Committed to PEOPLE'S RIGHT TO KNOW
Vol. 5 Num 270 Tue. March 01, 2005  
   
Front Page


Malaysia launches crackdown today
Illegal immigrants seek UN protection


Hundreds of Southeast Asian migrants gathered outside the UN office in Malaysia yesterday hoping to win temporary refugee status ahead of a crackdown on illegal immigrants while thousands of others went into hiding, officials said.

Malaysia is set to launch a large-scale operation against hundreds of thousands of illegal immigrants today.

The operation to round up, whip and deport illegal immigrants, mainly Indonesians, marks the end of an amnesty which has twice been extended at Jakarta's request.

Some 300 people from Myanmar, Cambodia and Indonesia's Aceh province lined up Monday at the UN High Commissioner for Refugees (UNHCR) hoping to secure UN support to remain in Malaysia.

Zaw Aung from Myanmar said he had been in Malaysia for 10 years illegally along with his wife and two children.

"With this crackdown, my friend who has been giving me shelter has told me to leave his house because he fears he may also be arrested. I have no home now. Please help me," he said.

Another Myanmar migrant, Morani, 32, had camped outside the UN agency for the past week with her four-year-old daughter to obtain a letter to prevent arrest or deportation.

"I am afraid of being arrested. We do not have any travel documents. We do not want to go back," she said.

Morani, whose husband works in the plantation sector in northeastern Kelantan state, said they had been in Malaysia for the past 12 years.

Malaysia is deploying tens of thousands of volunteers and officials to hunt down the illegal immigrants.

"We know many of the illegals have gone into hiding," Mahadi Arshad, director general of the 300,000-strong civilian security force volunteers, told AFP.

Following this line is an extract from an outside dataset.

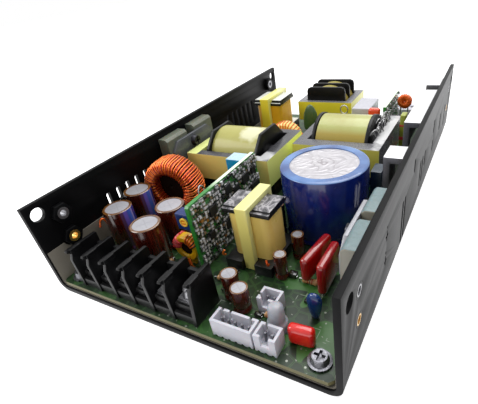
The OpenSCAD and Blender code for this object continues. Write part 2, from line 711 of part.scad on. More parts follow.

Mahadi said they would launch their blitz from late Monday. "We know where they are hiding."

Some 35,000 volunteers who have received special training would be involved in the operation along with hundreds of immigration and police officials, he said.

The crackdown would be Malaysia's largest blitz to flush out illegal immigrants in three years. A similar nationwide sweep was carried out in 2002 following the end of a four-month amnesty program.

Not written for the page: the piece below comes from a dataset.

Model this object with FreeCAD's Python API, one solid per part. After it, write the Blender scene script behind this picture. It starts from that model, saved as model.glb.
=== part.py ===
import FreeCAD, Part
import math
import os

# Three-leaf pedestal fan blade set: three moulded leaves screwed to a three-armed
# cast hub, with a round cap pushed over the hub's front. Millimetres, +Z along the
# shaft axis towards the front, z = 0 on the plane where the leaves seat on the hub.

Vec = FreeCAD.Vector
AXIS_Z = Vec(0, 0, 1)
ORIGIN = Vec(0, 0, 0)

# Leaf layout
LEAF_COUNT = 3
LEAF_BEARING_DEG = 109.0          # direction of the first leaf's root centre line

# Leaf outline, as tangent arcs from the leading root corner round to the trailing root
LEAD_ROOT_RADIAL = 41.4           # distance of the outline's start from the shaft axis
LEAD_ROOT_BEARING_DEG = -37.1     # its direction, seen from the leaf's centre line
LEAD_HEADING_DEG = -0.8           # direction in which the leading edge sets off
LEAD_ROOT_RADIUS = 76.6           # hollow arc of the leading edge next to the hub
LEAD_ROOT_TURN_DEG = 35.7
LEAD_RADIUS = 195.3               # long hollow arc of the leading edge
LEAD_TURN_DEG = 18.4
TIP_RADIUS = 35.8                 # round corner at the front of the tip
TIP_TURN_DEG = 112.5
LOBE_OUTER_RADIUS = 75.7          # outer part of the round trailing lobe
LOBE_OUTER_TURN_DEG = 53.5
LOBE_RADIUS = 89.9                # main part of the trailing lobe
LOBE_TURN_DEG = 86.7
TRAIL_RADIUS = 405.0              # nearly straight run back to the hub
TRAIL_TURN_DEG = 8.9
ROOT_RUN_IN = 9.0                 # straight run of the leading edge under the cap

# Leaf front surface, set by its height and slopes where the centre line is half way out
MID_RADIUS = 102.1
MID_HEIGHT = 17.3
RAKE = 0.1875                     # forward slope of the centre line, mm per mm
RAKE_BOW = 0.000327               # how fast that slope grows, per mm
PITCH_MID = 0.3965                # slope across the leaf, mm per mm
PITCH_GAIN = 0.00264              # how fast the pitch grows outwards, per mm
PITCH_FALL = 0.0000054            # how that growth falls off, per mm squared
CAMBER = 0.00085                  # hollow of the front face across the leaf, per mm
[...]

The operation has been criticised by human rights groups which say it is open to abuse.

Amnesty International earlier this month urged Malaysia to halt the planned deportation of illegals amid fears some could face execution or torture in their home countries.

Migrants from Myanmar, Nepal and Aceh could be subjected to serious human rights violations if they were sent home in the crackdown, it said.

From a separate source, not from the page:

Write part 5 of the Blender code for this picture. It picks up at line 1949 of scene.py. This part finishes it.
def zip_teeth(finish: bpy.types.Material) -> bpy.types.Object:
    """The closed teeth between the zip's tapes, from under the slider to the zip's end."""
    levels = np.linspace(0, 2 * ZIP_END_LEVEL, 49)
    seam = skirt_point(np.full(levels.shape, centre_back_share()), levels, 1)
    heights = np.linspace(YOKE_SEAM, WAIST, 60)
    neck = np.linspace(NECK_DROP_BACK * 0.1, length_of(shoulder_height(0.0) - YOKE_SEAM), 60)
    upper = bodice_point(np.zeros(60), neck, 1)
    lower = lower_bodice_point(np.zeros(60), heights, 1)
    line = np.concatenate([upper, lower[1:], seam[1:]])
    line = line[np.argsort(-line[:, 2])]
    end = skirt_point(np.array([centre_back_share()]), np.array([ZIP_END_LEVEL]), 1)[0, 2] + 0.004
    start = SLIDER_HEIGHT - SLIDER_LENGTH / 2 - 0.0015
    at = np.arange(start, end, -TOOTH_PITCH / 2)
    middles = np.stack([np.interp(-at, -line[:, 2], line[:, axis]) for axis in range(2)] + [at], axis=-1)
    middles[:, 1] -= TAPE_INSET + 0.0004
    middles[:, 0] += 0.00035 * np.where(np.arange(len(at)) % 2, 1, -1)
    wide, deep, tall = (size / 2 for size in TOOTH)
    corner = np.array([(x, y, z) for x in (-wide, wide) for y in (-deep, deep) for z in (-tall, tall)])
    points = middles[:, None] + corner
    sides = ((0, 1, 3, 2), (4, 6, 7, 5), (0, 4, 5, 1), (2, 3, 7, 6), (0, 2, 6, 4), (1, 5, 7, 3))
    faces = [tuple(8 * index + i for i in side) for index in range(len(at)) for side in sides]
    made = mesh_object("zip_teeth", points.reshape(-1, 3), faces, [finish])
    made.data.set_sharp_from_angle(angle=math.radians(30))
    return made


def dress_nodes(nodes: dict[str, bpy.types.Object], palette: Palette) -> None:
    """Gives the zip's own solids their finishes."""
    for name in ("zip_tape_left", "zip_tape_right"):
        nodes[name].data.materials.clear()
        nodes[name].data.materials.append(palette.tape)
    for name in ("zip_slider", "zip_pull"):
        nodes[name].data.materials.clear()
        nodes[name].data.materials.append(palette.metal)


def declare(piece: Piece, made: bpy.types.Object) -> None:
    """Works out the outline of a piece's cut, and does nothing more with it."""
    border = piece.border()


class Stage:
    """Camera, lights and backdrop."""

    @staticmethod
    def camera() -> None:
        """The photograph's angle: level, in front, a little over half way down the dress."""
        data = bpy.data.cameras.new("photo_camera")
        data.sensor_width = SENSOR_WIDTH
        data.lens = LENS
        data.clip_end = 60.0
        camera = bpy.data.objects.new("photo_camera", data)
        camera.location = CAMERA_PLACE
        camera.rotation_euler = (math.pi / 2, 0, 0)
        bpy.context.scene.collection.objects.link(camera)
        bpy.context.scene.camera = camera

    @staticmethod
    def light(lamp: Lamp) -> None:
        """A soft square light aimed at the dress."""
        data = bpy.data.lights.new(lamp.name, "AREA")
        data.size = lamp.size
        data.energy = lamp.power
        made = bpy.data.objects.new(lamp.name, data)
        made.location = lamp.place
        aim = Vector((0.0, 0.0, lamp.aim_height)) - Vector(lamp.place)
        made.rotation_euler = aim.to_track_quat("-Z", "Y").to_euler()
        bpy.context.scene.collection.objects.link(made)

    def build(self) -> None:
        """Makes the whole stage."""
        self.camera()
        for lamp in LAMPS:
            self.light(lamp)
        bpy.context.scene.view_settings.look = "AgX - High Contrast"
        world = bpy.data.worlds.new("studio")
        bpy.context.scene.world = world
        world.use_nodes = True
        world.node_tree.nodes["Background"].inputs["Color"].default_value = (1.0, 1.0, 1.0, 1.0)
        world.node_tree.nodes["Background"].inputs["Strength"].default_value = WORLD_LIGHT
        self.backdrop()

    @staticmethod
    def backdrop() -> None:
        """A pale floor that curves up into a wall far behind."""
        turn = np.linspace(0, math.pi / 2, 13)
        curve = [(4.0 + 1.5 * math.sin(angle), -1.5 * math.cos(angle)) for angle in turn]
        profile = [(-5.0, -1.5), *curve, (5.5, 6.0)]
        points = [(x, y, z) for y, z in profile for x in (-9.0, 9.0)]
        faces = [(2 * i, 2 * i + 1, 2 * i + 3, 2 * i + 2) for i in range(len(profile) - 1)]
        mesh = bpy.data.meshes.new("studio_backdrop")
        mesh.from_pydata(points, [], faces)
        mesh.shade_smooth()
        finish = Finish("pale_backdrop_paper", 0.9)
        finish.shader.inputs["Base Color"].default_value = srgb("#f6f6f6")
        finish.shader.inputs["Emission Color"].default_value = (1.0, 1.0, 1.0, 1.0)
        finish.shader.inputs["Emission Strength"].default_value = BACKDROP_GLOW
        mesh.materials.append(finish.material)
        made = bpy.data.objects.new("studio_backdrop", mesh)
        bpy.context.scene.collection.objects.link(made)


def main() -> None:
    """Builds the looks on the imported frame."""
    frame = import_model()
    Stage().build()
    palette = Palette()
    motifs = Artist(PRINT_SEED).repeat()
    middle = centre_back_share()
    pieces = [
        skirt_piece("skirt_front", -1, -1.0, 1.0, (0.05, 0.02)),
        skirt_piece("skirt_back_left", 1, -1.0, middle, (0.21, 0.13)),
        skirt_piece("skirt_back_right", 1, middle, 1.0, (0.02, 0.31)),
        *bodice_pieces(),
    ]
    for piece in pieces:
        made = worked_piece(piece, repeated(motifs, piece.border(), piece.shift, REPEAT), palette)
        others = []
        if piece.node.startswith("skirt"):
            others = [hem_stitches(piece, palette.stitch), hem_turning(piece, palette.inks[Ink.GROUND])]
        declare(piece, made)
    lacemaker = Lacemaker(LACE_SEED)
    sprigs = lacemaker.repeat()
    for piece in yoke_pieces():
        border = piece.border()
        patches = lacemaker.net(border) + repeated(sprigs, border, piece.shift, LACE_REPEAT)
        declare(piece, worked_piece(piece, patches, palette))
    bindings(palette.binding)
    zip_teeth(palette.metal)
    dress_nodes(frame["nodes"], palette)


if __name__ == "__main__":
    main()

Before the recent amnesty began on October 29 last year, Malaysia estimated there were more than a million illegal workers in the country, mostly from Indonesia but also from the Philippines, Myanmar, Bangladesh, India and Sri Lanka.

Nearly 400,000, mostly Indonesians, left without facing any penalty during the first three months of the amnesty, but others have remained, clinging to jobs in the construction, plantation and service industries in the face of unemployment at home. Outside the Indonesian mission, hundreds of illegals were waiting with their luggage for buses to transport them to Port Klang, west of here to board an Indonesian navy ship.

"I came to Malaysia legally but my boss did not pay my salary for seven months. So I decided to run away from the company and worked illegally as a rubber tapper for the past three years," said Rahim, 21, from central Java.